De hecho, no fue sino la evolución lógica y natural de un recorrido que sigue puntada a puntada el hilo histórico que de la esclavitud pasó al sistema de arrendamiento de convictos, un esquema con el que la población negra fue criminalizada en la segunda mitad del siglo XIX, detenida masivamente para luego, con la condena sobre la espalda, convertirse en mano de obra a disposición del Estado. En una frase: los negros y las negras dejaron de ser esclavos para convertirse en criminales. Y como tales, carentes de cualquier tipo de derechos civiles.
El sistema de arrendamiento de convictos como tal pasó a la historia, pero su herencia sigue bien vigente a día de hoy, en un país en el que 5,85 millones de personas, uno de cada cuarenta, no tienen derecho a voto a consecuencia de un juicio criminal. En porcentajes, el 7,7% de la población afroamericana tiene vetada su participación política en los EEUU, frente al 1,8% del resto de la población. La cifra, que clama al cielo, es la que lleva a Davis a denunciar que el fuertemente militarizado sistema carcelario estadounidense no es sino la prolongación de un estado de excepción con siglos de antigüedad. «De la prisión de la esclavitud, a la esclavitud de la prisión», resumió la propia Davis en un texto de 1995. Es esta constatación la que le lleva a rechazar la reforma del sistema de prisiones y a defender la abolición completa de las cárceles, asegurando que, mientras tanto, será la democracia la que quede permanentemente abolida.

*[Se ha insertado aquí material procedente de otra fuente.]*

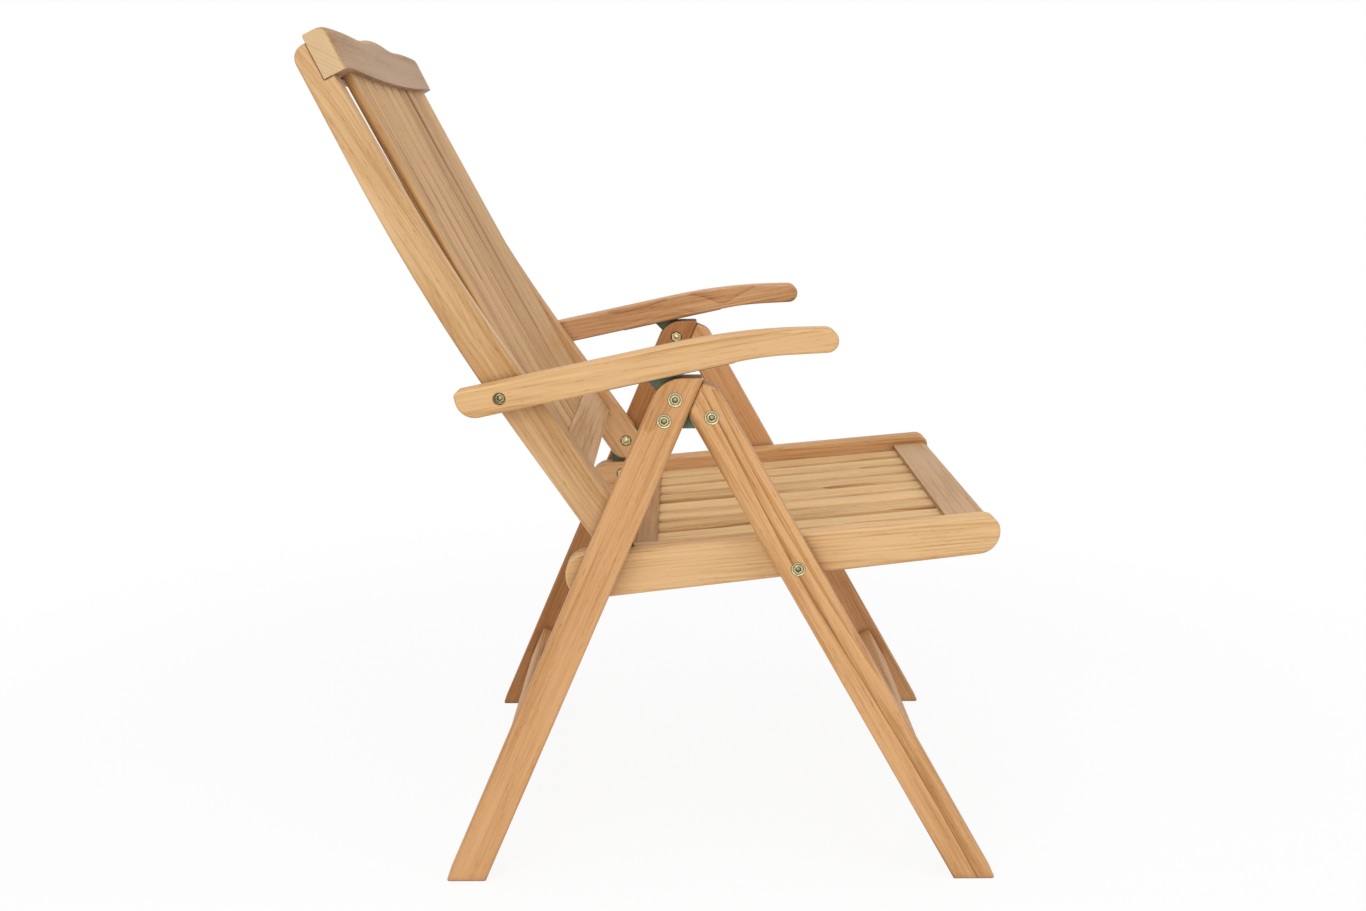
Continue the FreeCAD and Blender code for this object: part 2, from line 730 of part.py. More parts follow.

Lejos de limitarse al sistema penitenciario estadounidense, Davis ha abordado los sistemas penales de diversos países (Cuba y Holanda, especialmente), consciente de que las vulneraciones de derechos pocas veces conocen fronteras. Un internacionalismo aprendido en el París de finales de los años 60, en plena lucha de liberación argelina, y que hoy, 7 de febrero de 2016, medio siglo después de la angustiosa jornada vivida en Biarritz, le lleva a viajar a Logroño a exigir la libertad de otro preso político [Arnaldo Otegi].